● **TASK TO CARRY OUT**: Could you copy every line from the material below in which "built" appears?
★ ★ ★ ★
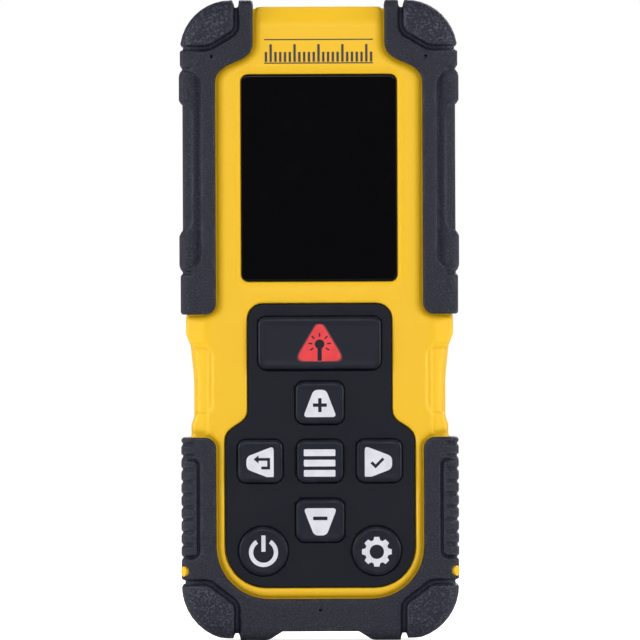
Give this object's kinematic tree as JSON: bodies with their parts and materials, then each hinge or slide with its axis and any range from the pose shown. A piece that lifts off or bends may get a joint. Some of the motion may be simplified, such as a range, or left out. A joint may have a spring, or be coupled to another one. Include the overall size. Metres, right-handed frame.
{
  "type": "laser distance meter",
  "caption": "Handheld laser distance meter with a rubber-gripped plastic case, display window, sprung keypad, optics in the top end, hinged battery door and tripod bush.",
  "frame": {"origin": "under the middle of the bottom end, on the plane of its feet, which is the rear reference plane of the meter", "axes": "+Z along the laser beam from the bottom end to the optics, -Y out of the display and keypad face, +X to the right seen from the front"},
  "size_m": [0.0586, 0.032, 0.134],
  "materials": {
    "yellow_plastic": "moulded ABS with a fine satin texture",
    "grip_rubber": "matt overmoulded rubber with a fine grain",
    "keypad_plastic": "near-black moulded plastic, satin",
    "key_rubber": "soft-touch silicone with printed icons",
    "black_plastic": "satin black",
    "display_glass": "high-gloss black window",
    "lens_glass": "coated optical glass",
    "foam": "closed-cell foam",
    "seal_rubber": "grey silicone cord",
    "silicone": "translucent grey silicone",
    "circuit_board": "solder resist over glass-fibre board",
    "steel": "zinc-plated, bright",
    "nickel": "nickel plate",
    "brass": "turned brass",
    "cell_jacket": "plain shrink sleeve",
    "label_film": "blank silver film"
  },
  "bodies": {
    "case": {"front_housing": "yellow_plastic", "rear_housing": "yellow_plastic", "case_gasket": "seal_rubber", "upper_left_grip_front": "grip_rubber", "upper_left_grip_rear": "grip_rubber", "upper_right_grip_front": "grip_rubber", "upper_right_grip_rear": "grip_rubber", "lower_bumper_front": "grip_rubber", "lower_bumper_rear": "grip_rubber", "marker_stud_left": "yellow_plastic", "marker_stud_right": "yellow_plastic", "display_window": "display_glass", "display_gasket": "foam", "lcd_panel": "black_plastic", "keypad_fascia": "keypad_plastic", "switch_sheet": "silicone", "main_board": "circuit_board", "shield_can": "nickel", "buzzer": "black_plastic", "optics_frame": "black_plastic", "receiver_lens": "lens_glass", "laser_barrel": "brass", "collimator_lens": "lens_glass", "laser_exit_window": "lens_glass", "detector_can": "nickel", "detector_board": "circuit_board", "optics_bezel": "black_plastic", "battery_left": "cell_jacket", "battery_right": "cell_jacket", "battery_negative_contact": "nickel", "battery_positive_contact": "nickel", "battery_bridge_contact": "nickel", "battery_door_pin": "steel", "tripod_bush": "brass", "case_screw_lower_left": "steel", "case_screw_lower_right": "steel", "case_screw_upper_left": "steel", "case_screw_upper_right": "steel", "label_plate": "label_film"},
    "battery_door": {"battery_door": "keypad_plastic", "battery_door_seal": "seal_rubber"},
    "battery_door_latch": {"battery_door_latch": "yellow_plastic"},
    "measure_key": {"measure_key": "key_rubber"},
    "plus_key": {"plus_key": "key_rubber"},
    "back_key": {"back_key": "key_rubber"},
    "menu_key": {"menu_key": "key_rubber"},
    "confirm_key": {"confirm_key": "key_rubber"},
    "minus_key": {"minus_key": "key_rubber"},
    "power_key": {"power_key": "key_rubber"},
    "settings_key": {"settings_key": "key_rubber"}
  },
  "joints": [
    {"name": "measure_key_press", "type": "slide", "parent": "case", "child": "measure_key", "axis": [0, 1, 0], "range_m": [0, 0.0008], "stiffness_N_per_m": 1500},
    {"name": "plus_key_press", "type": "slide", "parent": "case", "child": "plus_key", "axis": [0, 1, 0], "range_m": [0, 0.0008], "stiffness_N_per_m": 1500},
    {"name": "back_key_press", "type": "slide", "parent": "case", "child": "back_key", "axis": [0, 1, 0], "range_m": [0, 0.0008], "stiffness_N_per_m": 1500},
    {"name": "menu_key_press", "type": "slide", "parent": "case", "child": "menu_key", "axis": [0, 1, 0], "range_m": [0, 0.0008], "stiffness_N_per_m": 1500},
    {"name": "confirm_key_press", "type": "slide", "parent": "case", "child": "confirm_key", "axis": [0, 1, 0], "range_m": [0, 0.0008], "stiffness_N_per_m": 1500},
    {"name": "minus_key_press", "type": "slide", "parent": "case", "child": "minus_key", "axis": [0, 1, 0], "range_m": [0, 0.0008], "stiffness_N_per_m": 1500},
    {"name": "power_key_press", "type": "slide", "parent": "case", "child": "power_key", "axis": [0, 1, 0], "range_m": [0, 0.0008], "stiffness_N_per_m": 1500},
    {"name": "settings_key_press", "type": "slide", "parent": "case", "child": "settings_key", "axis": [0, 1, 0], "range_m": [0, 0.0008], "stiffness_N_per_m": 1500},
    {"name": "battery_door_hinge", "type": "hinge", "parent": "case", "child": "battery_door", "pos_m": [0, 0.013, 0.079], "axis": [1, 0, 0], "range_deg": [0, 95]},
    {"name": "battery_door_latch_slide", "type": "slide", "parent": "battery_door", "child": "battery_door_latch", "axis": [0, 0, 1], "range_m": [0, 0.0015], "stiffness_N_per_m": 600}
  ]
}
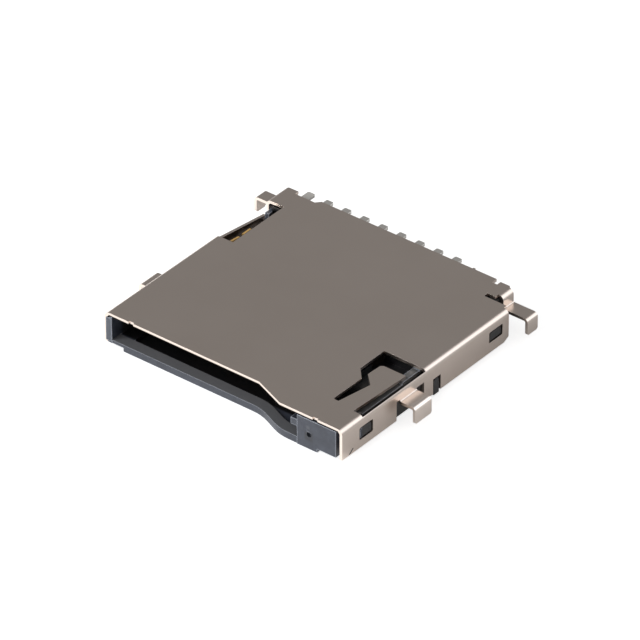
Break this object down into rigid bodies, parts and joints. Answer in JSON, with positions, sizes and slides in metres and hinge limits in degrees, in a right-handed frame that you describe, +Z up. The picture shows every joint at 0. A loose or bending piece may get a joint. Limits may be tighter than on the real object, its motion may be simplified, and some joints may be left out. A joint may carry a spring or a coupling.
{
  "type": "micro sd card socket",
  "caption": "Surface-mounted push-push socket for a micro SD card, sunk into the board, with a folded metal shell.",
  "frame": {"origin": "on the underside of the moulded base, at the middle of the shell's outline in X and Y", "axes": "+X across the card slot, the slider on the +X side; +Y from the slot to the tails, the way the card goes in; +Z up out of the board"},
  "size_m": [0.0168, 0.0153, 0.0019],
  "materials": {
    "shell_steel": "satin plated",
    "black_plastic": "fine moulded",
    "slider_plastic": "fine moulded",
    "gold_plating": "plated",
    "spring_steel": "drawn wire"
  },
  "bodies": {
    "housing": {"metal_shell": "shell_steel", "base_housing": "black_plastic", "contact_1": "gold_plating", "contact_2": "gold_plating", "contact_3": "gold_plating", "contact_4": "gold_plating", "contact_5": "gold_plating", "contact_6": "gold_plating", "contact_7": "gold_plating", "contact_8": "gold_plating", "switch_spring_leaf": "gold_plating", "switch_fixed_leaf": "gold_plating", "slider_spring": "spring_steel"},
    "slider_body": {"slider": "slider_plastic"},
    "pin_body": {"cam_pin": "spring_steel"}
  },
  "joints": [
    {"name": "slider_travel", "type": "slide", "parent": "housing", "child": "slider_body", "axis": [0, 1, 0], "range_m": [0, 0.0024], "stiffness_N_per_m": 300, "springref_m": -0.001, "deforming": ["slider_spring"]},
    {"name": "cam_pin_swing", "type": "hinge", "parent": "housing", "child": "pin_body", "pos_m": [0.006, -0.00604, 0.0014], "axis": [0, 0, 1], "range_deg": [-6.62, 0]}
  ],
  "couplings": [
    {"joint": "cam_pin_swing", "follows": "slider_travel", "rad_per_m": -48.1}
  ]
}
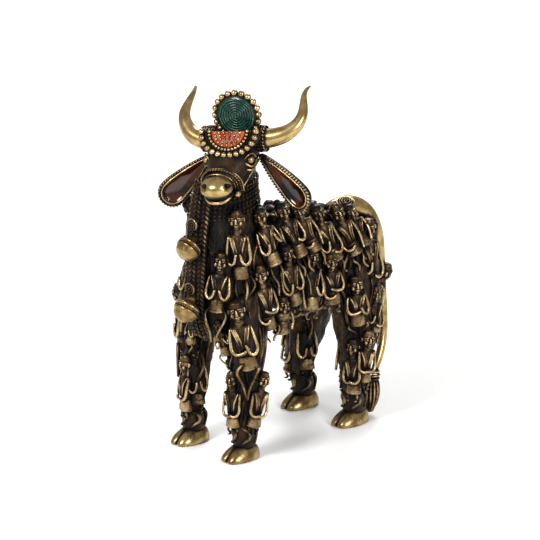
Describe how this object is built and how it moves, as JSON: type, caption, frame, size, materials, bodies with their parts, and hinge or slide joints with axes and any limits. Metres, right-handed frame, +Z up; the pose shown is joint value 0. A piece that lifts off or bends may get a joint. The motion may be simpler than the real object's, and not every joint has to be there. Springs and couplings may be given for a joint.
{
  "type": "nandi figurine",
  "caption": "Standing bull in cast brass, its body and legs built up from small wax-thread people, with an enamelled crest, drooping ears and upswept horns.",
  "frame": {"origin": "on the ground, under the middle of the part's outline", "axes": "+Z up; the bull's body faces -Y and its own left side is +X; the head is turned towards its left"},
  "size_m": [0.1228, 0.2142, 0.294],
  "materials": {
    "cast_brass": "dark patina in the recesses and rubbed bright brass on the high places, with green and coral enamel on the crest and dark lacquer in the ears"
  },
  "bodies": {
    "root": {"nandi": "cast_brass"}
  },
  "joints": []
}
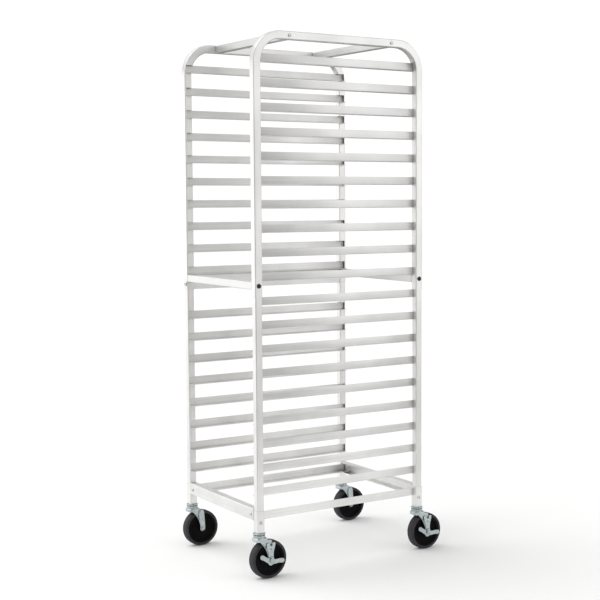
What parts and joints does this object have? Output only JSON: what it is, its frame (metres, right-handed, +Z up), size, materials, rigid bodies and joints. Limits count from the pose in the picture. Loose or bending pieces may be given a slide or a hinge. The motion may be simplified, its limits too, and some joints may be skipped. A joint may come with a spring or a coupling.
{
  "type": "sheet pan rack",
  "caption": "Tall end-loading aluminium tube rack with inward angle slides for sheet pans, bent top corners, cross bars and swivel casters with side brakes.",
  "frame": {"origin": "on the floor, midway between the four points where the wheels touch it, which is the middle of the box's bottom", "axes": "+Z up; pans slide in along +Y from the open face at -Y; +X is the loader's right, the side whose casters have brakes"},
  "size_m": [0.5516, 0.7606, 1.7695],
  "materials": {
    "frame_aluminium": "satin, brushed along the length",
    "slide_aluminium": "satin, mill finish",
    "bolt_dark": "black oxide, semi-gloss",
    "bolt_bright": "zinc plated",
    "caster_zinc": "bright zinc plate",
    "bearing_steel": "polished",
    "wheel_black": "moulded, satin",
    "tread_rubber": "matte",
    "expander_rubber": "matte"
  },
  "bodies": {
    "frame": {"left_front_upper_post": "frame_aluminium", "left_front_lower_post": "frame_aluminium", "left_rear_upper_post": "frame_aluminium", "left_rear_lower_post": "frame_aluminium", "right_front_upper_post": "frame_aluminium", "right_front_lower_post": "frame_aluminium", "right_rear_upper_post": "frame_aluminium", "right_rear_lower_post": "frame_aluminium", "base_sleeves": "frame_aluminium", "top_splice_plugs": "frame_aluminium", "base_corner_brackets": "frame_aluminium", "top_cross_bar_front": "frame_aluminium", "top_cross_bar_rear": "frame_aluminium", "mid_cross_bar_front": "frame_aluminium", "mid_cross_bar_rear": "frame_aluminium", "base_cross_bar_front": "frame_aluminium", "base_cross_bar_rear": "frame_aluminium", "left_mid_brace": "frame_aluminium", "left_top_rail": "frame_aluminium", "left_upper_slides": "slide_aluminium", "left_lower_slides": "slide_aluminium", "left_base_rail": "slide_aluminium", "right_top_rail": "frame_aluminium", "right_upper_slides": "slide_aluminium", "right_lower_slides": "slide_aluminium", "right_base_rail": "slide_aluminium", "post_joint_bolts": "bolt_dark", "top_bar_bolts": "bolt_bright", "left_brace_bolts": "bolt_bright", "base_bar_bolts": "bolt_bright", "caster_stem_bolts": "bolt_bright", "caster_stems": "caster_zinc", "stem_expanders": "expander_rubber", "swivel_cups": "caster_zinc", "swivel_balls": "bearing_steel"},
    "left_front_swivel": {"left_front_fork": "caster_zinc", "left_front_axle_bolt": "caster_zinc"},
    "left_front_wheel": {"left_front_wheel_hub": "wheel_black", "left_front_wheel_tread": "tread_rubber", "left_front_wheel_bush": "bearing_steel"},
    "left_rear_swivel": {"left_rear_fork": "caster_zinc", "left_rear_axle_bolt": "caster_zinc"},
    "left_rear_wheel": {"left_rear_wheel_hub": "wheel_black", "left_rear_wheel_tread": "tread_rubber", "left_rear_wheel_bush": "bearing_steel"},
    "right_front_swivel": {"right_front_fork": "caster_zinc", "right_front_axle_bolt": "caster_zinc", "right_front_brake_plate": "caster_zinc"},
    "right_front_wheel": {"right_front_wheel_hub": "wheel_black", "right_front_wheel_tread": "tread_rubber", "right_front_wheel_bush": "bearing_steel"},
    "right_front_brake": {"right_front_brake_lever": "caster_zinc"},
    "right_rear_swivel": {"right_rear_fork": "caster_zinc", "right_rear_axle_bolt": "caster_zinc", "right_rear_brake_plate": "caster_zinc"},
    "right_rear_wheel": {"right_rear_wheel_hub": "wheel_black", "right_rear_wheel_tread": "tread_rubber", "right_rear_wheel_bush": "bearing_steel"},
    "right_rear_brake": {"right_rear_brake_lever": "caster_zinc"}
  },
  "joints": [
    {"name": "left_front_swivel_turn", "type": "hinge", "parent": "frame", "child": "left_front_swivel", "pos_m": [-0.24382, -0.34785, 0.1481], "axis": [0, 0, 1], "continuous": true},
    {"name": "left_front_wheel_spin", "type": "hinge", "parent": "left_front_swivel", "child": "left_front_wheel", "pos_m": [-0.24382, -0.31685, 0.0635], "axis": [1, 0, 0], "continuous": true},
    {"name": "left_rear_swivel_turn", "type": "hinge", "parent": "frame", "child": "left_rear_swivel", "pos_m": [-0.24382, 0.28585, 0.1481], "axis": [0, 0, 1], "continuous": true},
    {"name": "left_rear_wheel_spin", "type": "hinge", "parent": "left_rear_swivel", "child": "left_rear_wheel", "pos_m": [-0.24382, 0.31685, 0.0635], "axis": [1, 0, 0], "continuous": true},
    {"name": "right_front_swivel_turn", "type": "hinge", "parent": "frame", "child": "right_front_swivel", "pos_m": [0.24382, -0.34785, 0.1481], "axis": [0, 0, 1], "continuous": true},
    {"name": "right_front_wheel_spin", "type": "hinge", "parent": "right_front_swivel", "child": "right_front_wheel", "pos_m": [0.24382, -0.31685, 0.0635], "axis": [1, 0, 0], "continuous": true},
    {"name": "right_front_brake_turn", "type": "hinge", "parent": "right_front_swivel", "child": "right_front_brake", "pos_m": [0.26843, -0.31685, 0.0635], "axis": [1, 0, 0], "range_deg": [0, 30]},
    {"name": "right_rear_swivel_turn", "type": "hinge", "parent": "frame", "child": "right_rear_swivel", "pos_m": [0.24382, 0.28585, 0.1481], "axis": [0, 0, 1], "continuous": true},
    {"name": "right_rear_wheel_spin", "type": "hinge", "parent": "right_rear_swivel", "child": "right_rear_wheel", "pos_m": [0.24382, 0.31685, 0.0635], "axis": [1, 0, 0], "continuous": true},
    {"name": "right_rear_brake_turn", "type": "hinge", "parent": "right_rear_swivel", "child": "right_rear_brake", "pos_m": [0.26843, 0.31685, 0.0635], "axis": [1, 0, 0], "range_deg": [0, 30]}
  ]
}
★ ★ ★ ★
● **RESPONSE FOR THIS EXERCISE**:
Describe how this object is built and how it moves, as JSON: type, caption, frame, size, materials, bodies with their parts, and hinge or slide joints with axes and any limits. Metres, right-handed frame, +Z up; the pose shown is joint value 0. A piece that lifts off or bends may get a joint. The motion may be simpler than the real object's, and not every joint has to be there. Springs and couplings may be given for a joint.
  "caption": "Standing bull in cast brass, its body and legs built up from small wax-thread people, with an enamelled crest, drooping ears and upswept horns.",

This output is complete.